How Can the Indian Banking Sector be Fortified Moving Ahead?

Building Big Banks:

  • The Narasimham Committee Report (1991) underscored the importance of India having three or four prominent commercial banks with a presence both domestically and internationally, in addition to foreign banks.
  • The second tier could include numerous mid-sized banks, including niche institutions, with a widespread presence across the economy.
  • Consistent with these suggestions, the government has already consolidated certain PSBs and taken measures to establish entities like a Development Finance Institution (DFI) and a Bad Bank.

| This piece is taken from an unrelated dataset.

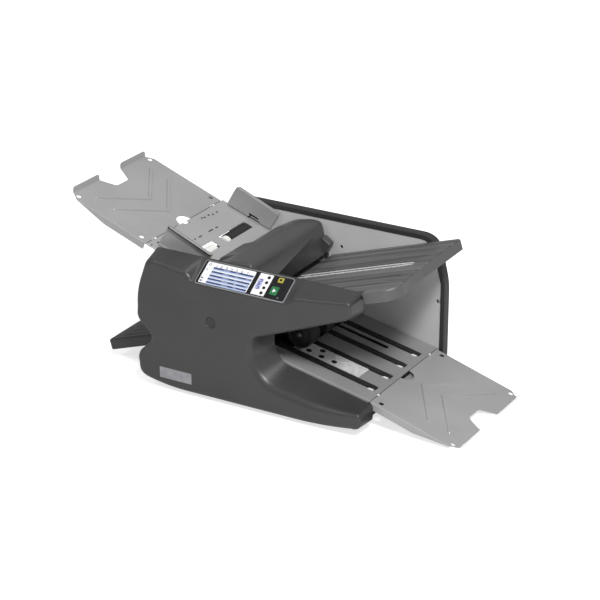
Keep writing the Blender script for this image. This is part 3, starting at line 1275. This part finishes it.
# %% Pickup rollers
PICKUP_BORE = 4.95
pickup_at = slope_point(FEED, PICKUP_ALONG, -16.5)
feed_pulley_y = front_plate_y - 37


def grooved(y0, y1, radius, pitch, depth):
    """A tube whose outside dips by the depth once in each pitch."""
    y = np.arange(y0 + 1, y1 - 1, pitch / 4)
    r = radius - depth * (np.arange(len(y)) % 4 == 0)
    profile = [(PICKUP_BORE, y0), (radius - 1, y0), (radius, y0 + 0.8), *zip(r, y), (radius, y1 - 0.8),
               (radius - 1, y1), (PICKUP_BORE, y1)]
    return turned(profile, pickup_at, 56, True)


# The start and end of each roller in Y.
NEAR_COLLAR, FAR_COLLAR, TYRE = (-43, 0.5), (40, 54.4), (55, 139.5)
nylon = together(grooved(*NEAR_COLLAR, 13, 40, 0.0), grooved(*FAR_COLLAR, 16, 40, 0.0))
dress(raw("nylon_pickup_collars", nylon), roller_nylon, body="pickup", sharp=40)
dress(raw("rubber_pickup_tyre", grooved(*TYRE, 18, 3.2, 0.5)), pad_dark, body="pickup",
      sharp=40)
pulley = [(4.5, -4.5), (12, -4.5), (12, -3), (10, -3), (10, 4), (12, 4), (12, 5.5), (4.5, 5.5)]
pulley = turned([(r, feed_pulley_y + y) for r, y in pulley], pickup_at, 40, True)
spindle = turned([(4.4, feed_pulley_y - 6), (5, feed_pulley_y - 5.4), (5, rear_cover_y + 0.4),
                  (4.4, rear_cover_y + 1)], pickup_at, 32)
dress(raw("pickup_shaft", together(spindle, pulley)), bare_steel, body="pickup",
      replaces=["pickup_roller"], sharp=40)

# %% [markdown]
# Delivery wheels. Three rubber-tyred wheels sit on one shaft. Each has a tyre with rounded shoulders
# round a dished disc with a hub. Both are profiles of one side that are mirrored and turned.

# %% Delivery wheels
SHAFT_TO_SHAFT = 60
SHAFT_ANGLE = math.radians(38)
WHEEL_W = 40
wheel_at = (drive_at[0] + SHAFT_TO_SHAFT * math.cos(SHAFT_ANGLE),
            drive_at[1] + SHAFT_TO_SHAFT * math.sin(SHAFT_ANGLE))
wheels_from = [y + 14 for y in belts_y[:3]]


def both_sides(profile):
    """A (radius, depth) profile of one side of the wheel, followed by its mirror image."""
    return profile + [(r, WHEEL_W - d) for r, d in profile[::-1]]


def three_wheels(profile, steps):
    """The profile turned about the shaft once for each wheel."""
    return together(*[turned([(r, y + d) for r, d in profile], wheel_at, steps, True) for y in wheels_from])


tyre = both_sides([(26, 2.2), (29.5, 0.8), (31.2, 1.4), (32, 3.2)])
disc = both_sides([(5, 0), (9, 0), (9.6, 1.5), (11, 3.6), (24.6, 4.2), (26.05, 3.2)])
dress(raw("delivery_tyres", three_wheels(tyre, 72)), wheel_rubber, body="wheels",
      sharp=45)
dress(raw("delivery_wheel_discs", three_wheels(disc, 64)), wheel_rubber, body="wheels",
      sharp=35)

# %% [markdown]
# The gear at the rear end of the wheels' shaft keeps the outline of the CAD gear, with straight flanks
# between a root and a tip circle, because it meshes with gears that are CAD nodes.

# %% Delivery shaft and gear
MODULE = 1.5
WHEEL_TEETH = 56
# The CAD gear has the middle of a tooth at this angle, in degrees.
WHEEL_PHASE = 228.323
PRESSURE_ANGLE = math.radians(20)
GEAR_W, GEAR_BORE_R = 10, 5.05
rear_gear_y = inner_rear_y + 6


def gear_outline(teeth, phase):
    """Four points for each tooth: the half angle is (0.215 pi m - (r - pitch) tan 20) / r."""
    pitch = teeth * MODULE / 2
    root, tip = pitch - 1.2 * MODULE, pitch + 0.85 * MODULE
    radius = np.array([root, tip, tip, root])
    half = (0.215 * np.pi * MODULE - (radius - pitch) * math.tan(PRESSURE_ANGLE)) / radius
    middle = (np.arange(teeth) * 2 * np.pi / teeth)[:, None]
    a = middle + half * np.array([-1, -1, 1, 1]) + math.radians(phase)
    return np.stack([radius * np.cos(a), radius * np.sin(a)], -1).reshape(-1, 2)


spindle = [(4.4, belts_y[0] + 12), (5, belts_y[0] + 12.6), (5, rear_gear_y + 11.4), (4.4, rear_gear_y + 12)]
dress(raw("delivery_shaft", turned(spindle, wheel_at, 32)), bare_steel, body="wheels",
      sharp=40)
gear_ring = gear_outline(WHEEL_TEETH, WHEEL_PHASE) + np.array(wheel_at)
delivery_gear = raw("delivery_gear", prism(gear_ring, rear_gear_y, rear_gear_y + GEAR_W), True)
cut(delivery_gear, rod(wheel_at, GEAR_BORE_R, rear_gear_y - 1, rear_gear_y + GEAR_W + 1))
dress(delivery_gear, gear_nylon, body="wheels", replaces=["delivery_wheels"], sharp=30)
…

Requirement for Differentiated Banks:  

  • While the universal banking approach has been commonly favoured, there is a demand for distinct banking entities to address the unique needs of diverse customers and borrowers.
  • Essentially, these specialised banks would facilitate financial access in specific areas such as retail, agriculture, and MSMEs.
  • Additionally, establishing proposed DFIs or niche banks as specialised entities would provide them with access to low-cost public deposits and enable improved asset-liability management.

Blockchain Banking:  

  • Enhanced risk management can be achieved, and neo-banks have the opportunity to harness this technology for advancing digital financial inclusion and supporting the increased growth of an aspiring and emerging India.
  • In the realm of Indian banking, the implementation of technologies such as Blockchain holds the potential to facilitate prudential supervision, making oversight and control over banks more streamlined.

Addressing Moral Hazard:  

  • Until now, the occurrence of public sector banks failing has been infrequent, primarily due to the concealed sovereign guarantee, instilling greater trust in the public. Nevertheless, the ongoing privatisation of PSBs challenges this assurance.
  • Consequently, the upcoming wave of banking reforms should emphasise the necessity for increased individual deposit insurance and efficient orderly resolution mechanisms. This aims to reduce moral hazard and systemic risks, minimising the financial burden on the public treasury.

ESG Integration:  

  • It could be beneficial for Distinctive Banks to consider listing on a reputable stock exchange and embracing the ESG (Environmental, Social Responsibility, and Governance) framework. This approach aims to enhance value for stakeholders over the long term.

Enhancing Banking Institutions:  

  • To address vulnerabilities, the government should refine regulatory measures, enabling banks to develop diversified loan portfolios, instituting regulators for specific sectors, and granting increased authority to handle deliberate defaults effectively.

Facilitating Corporate Bond Market Growth:

  • In order to establish a responsive banking system in a dynamic real economy, there is a requirement to promote the growth of the corporate bond market, thereby transitioning away from a bank-centric economic model.

Enhancing Risk Management Models:

  • Develop and implement internal risk models tailored to individual States, similar to the Bank Exposure Risk Index, to assess potential risks associated with lending to State government entities and infrastructure projects.

Addressing Changes in Liabilities:

  • Recognize the changing nature of liabilities influenced by digitisation and evolving consumption trends. Develop strategies to adapt to shifts in retail deposits, especially in Tier 1 and 2 centres.

Conclusion:

  • While celebrating the current success of the banking sector, it is crucial to adopt a proactive and vigilant stance to navigate the complexities and uncertainties of the times we live in.